Slog.i(TAG, "Service: [" + name + "] disconnected. User [" + mUserId + "]");
handleDisconnection();
}
private void handleDisconnection() {
// Clear all sessions because we will need a new device fd since
// StorageManagerService will reset the device mount state and #startSession
// will be called for any required mounts.
// Notify StorageManagerService so it can restart all necessary sessions
close();
resetUserSessions();
}
跟踪resetUserSessions可以看到这么一条调用栈:
StorageUserConnection::resetUserSessions
StorageManagerService::resetUser
--------------- binder 调用 -------------------
StorageManagerService::resetIfBootedAndConnected
StorageSessionController::onReset
IVold::unmount
--------------- binder 调用 -------------------
VolumeBase::unmount
EmulatedVolume::doUnmount
KillProcessesUsingPath
KillProcessesWithOpenFiles
也就是因为com.android.providers.media.module进程被kill了,导致被SystemServer中的StorageManagerService这个BinderService检测到了(通过bindService时传入的mServiceConnection回调到的)
日志再往上找,看下com.android.providers.media.module进程为什么会被kill,看到下面这几条日志:
I vold : Start KillProcessesUsingPath: public:8,1 /mnt/media_rw/050F-4BB4
I vold : Start killProcesses: /mnt/media_rw/050F-4BB4
W vold : Found symlink /proc/2487/fd/93 referencing /mnt/media_rw/050F-4BB4
W vold : Sending Interrupt to pid 2487 (rs.media.module, /system/bin/app_process64)
可以看到是因为拔掉U盘的时候,触发了Vold的动作,检测到com.android.providers.media.module进程在访问U盘分区中的内容,就把它kill了。

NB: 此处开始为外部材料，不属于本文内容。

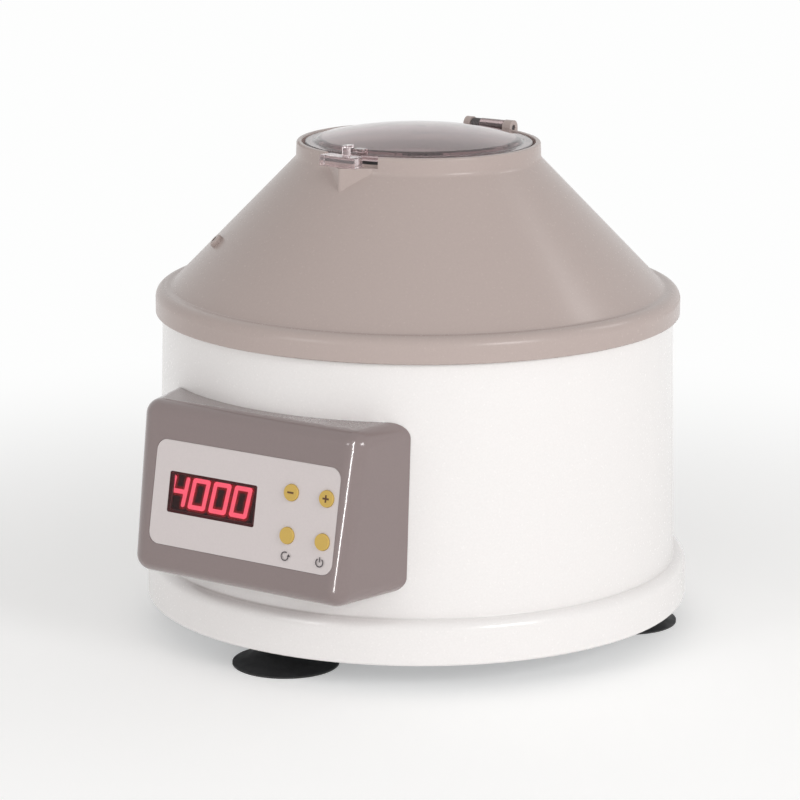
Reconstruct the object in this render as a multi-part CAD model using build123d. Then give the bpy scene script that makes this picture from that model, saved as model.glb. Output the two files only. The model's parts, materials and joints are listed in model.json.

这里就有点不对了,com.android.providers.media.module按理也是android系统中一个重要的进程,不应该就因为拔一个U盘就重启了吧,阅读KillProcessesWithOpenFiles代码,看到有一个判断:
int KillProcessesWithOpenFiles(const std::string& prefix, int signal, bool killFuseDaemon) {
...
if (found) {
if (!IsFuseDaemon(pid) || killFuseDaemon) { // 判断进程是否为fusedaemon
pids.insert(pid);
} else {
LOG(WARNING) << "Found FUSE daemon with open file. Skipping...";
}
}
...
}
// TODO: Use a better way to determine if it's media provider app.
bool IsFuseDaemon(const pid_t pid) {
auto path = StringPrintf("/proc/%d/mounts", pid);
char* tmp;
if (lgetfilecon(path.c_str(), &tmp) < 0) { // 这里的判断是否存在不确定性?
return false;
}
bool result = android::base::StartsWith(tmp, kMediaProviderAppCtx)
|| android::base::StartsWith(tmp, kMediaProviderCtx);
freecon(tmp);
return result;
}
因为是偶先的,因此将怀疑点定在IsFuseDaemon里面lgetfilecon函数调用不稳定,没有识别出mediaprovider进程
后续准备换掉lgetfilecon判断是否为mediaprovider进程的方式,改为从/proc/$pid目录读取cmd文件内容来判断进程名的方式。